For the low-pass filter of second order this results in the special case:

$$a_2(f) = \ln \left[ 1 + ({f}/{f_0})^2 \right]= 2 \cdot a_1(f).$$

The dB values are now:

• $\underline{6.02 \: {\rm dB} ≈ 6 \: {\rm dB}}$  für  $f = ±f_0$,
• $\rm \underline{13.98 \: {\rm dB} ≈ 14 \: {\rm dB}}$  für  $f = ±2f_0$.

It is thus obvious that for  $n > 1$  the parameter  $f_0$  no longer indicates the 3dB cut off frequency $f_{\rm G}$.

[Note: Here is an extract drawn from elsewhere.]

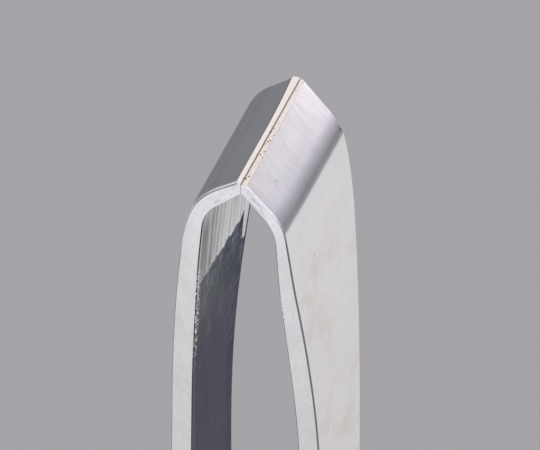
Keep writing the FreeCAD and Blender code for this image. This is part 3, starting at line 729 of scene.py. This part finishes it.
def inner_mat(name, ground_s, dark=(0.115, 0.115, 0.137), light=(0.622, 0.622, 0.632)):
    """Inside of a blade: dark as-heat-treated skin, ground bright from the tip down to a ragged line."""
    mt, nt, b = new_mat(name, dark, 1.0, 0.35)
    g = G(nt)
    u, v = g.xy(g.uv(10, 10))                      # mm along the blade, mm across
    near, far = g.xy(g.uv(10, 10, name="rim"))     # mm from the near and far edge
    streak = g.noise(g.uv(0.35, 7.5), 4.0, 4.0, 0.66)    # runs along the blade
    streak2 = g.noise(g.uv(0.12, 12, (3, 0, 0)), 4.0, 2.0, 0.5)
    rag = g.noise(g.uv(0.7, 14, (7, 1, 0)), 4.0, 5.0, 0.75)
    # ragged limit of the grinding; the outermost strip on the far side stays light for longer
    lim = g.math("ADD", g.math("MULTIPLY", v, ground_s[1]), ground_s[0])
    lim = g.math("ADD", lim, g.rng(rag, 0.3, 0.7, -0.30, 0.26))
    tongue = g.math("MULTIPLY", g.rng(far, 0.22, 0.34, 0, 1), g.rng(far, 0.70, 1.0, 1, 0))
    lim = g.math("ADD", lim, g.math("MULTIPLY", tongue, 1.75))
    notch = g.math("MULTIPLY", g.rng(far, 0.86, 1.0, 0, 1), g.rng(far, 1.05, 1.5, 1, 0))
    lim = g.math("SUBTRACT", lim, g.math("MULTIPLY", notch, 0.25))
    lim = g.math("SUBTRACT", lim, g.rng(far, 0.18, 0.26, 4.0, 0))
    edge = g.math("SUBTRACT", lim, u)              # positive on the ground part
    mask = g.rng(edge, -0.05, 0.10, 0, 1)
    # burr along the grinding line; its near-white colour is a painted highlight
    burr_and_glint = g.rng(g.math("ABSOLUTE", g.math("SUBTRACT", edge, 0.05)), 0.0, 0.16, 1, 0)
    burr_and_glint = g.math("MULTIPLY", burr_and_glint, g.rng(g.noise(g.uv(7, 26, (2, 6, 0)), 5.0, 2.0, 0.6), 0.42, 0.54, 0, 1))
    ground = g.mix(g.rng(streak, 0.38, 0.62, 0, 1), tuple(c * 0.72 for c in light), tuple(min(1, c * 1.18) for c in light))
    ground = g.mix(g.rng(streak2, 0.38, 0.62, 0, 0.55), ground, tuple(min(1, c * 1.38) for c in light))
    low = g.math("MULTIPLY", g.rng(u, 2.6, 4.6, 0, 1), g.rng(near, 0.9, 3.4, 1, 0.25))
    ground = shade(g, ground, low, (0.54, 0.53, 0.525))
    ground = shade(g, ground, g.math("MULTIPLY", low, g.rng(streak, 0.44, 0.56, 0.9, 0)), (0.50, 0.50, 0.50))
    scr = g.noise(g.uv(0.9, 13, (1, 0, 0)), 4.0, 4.0, 0.65)
    dirty = g.noise(g.uv(1.6, 5, (6, 2, 0)), 3.0, 5.0, 0.65)
    darkc = g.mix(g.rng(scr, 0.35, 0.75, 0, 1), tuple(c * 0.92 for c in dark), tuple(c * 1.14 for c in dark))
    close = g.rng(edge, -4.5, -0.8, 0, 1)
    darkc = g.mix(close, darkc, tuple(c * k for c, k in zip(dark, (0.54, 0.68, 0.66))))
    lines = g.noise(g.uv(0.2, 34, (8, 2, 0)), 4.0, 2.0, 0.5)
    strip = g.rng(far, 0.85, 1.0, 1, 0)
    darkc = shade(g, darkc, g.math("MULTIPLY", strip, g.rng(lines, 0.40, 0.60, 0.15, 0.8)), (0.74, 0.76, 0.82))
    smear = g.noise(g.uv(2.2, 3.2, (4, 8, 0)), 3.0, 5.0, 0.7)
    smear = g.math("MULTIPLY", g.rng(smear, 0.34, 0.62, 0.25, 0.95), g.math("MULTIPLY", g.rng(near, 2.2, 4.4, 1, 0.15), g.rng(edge, -5.5, -2.0, 0, 1)))
    darkc = g.mix(smear, darkc, (0.185, 0.200, 0.182))
    near_line = g.rng(edge, -2.2, -0.1, 0, 1)      # smeared just below the grinding
    darkc = g.mix(g.math("MULTIPLY", g.rng(dirty, 0.44, 0.58, 0, 0.5), near_line), darkc, tuple(c * 2.6 for c in dark))
    dab = g.noise(g.uv(3.5, 6.5, (2, 11, 0)), 4.0, 4.0, 0.7)
    darkc = g.mix(g.math("MULTIPLY", g.rng(dab, 0.55, 0.64, 0, 0.6), g.rng(edge, -3.0, -0.2, 0, 1)), darkc, tuple(c * 4.2 for c in dark))
    for turn, loc, amt in ((113, (2, 7, 0), 0.8), (101, (5, 1, 0), 0.6), (8, (1, 4, 0), 0.35)):
        mp = g.n("ShaderNodeMapping", vector_type="TEXTURE")
        mp.inputs["Rotation"].default_value = (0, 0, math.radians(turn))
        mp.inputs["Scale"].default_value = (0.45, 0.022, 1)
        g.link(g.uv(1, 1, loc), mp.inputs["Vector"])
        hair = g.noise(mp.outputs["Vector"], 2.2, 1.0, 0.5)
        where = g.noise(g.uv(1, 2, (9 + loc[0], 2, 0)), 3.0, 2.0, 0.5)
        hair = g.math("MULTIPLY", g.rng(hair, 0.60, 0.70, 0, amt), g.rng(where, 0.44, 0.56, 0, 1))
        hair = g.math("MULTIPLY", hair, g.rng(edge, -7.5, -1.5, 0.14, 1))
        darkc = g.mix(hair, darkc, tuple(c * k for c, k in zip(dark, (3.6, 3.7, 3.3))))
    soot = g.noise(g.uv(3.0, 9, (12, 3, 0)), 3.0, 4.0, 0.65)
    darkc = shade(g, darkc, g.math("MULTIPLY", g.rng(soot, 0.50, 0.62, 0, 0.8), g.rng(edge, -2.6, -0.3, 0, 1)), (0.38, 0.44, 0.50))
    base = g.mix(mask, darkc, ground)
    # painted shadow: a thin dark line along the inner rim next to the near face
    rim_shadow_line = g.math("MULTIPLY", g.rng(g.math("ADD", near, g.rng(rag, 0.3, 0.7, -0.1, 0.1)), 0.26, 0.42, 1, 0), g.rng(u, 2.6, 4.0, 0, 0.85))
    base = g.mix(rim_shadow_line, base, (0.16, 0.16, 0.17))
    shine = g.math("MULTIPLY", g.rng(g.math("ABSOLUTE", g.math("SUBTRACT", near, 0.20)), 0.03, 0.09, 1, 0), g.rng(u, 3.4, 4.4, 0, 1))
    shine = g.math("MULTIPLY", shine, g.rng(edge, -0.4, 0.6, 0, 1))
    base = g.mix(g.math("MULTIPLY", shine, 0.8), base, (0.85, 0.85, 0.85))
    base = g.mix(g.math("MULTIPLY", burr_and_glint, 0.9), base, (0.97, 0.97, 0.97))
    # crumbs of burr along the near edge, down to a little below the grinding
    crumbs = g.noise(g.uv(9, 11, (5, 5, 0)), 5.0, 3.0, 0.7)
    strip = g.math("MULTIPLY", g.math("SUBTRACT", g.rng(near, 0.34, 0.55, 1, 0), g.rng(edge, -5.4, -3.2, 0.5, 0)), g.rng(edge, -6.4, -4.6, 0, 1))
    strip = g.math("MULTIPLY", strip, g.rng(edge, 0.6, 1.4, 1, 0))
    cr = g.math("MULTIPLY", g.rng(crumbs, 0.52, 0.57, 0, 1), strip)
    base = g.mix(cr, base, (0.94, 0.94, 0.92))
    g.link(base, b.inputs["Base Color"])
    g.link(g.rng(mask, 0, 1, 0.30, 0.42), b.inputs["Roughness"])
    tint = g.mix(g.math("MAXIMUM", mask, g.math("MAXIMUM", burr_and_glint, cr)), (0.42, 0.42, 0.445), (1.0, 1.0, 1.0))
    g.link(tint, b.inputs["Specular Tint"])
    h = g.math("ADD", g.math("MULTIPLY", streak, mask), g.math("MULTIPLY", scr, 0.3))
    h = g.math("ADD", h, g.math("MULTIPLY", g.math("ADD", burr_and_glint, cr), 1.5))
    g.link(g.bump(h, 0.35, 0.000012), b.inputs["Normal"])
    return mt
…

For  $n = 2$   ⇒   "low-pass filter of second order" the following relationship applies instead:

$${f_{\rm G} } = {f_0}/\sqrt{2}.$$

(4)  Also, with respect to the phase function the following holds:

$$b_n(f) = n \cdot b_1(f), \hspace{0.3 cm} b_2(f) = 2 \cdot b_1(f).$$

Thus, for the low-pass filter of second order all phase values between  $±π$  are possible.  In particular the following holds:

• $b_2(f = f_0) = π/2 \rm \underline{\: = 1.571 \: rad}$,
• $b_2(f = 2f_0) = \rm 2.216 \: rad$.

Since  "phase"  is an odd function the following applies to it:   $b_2(f = \: –2f_0) = \rm \underline{–2.216 \: rad}$.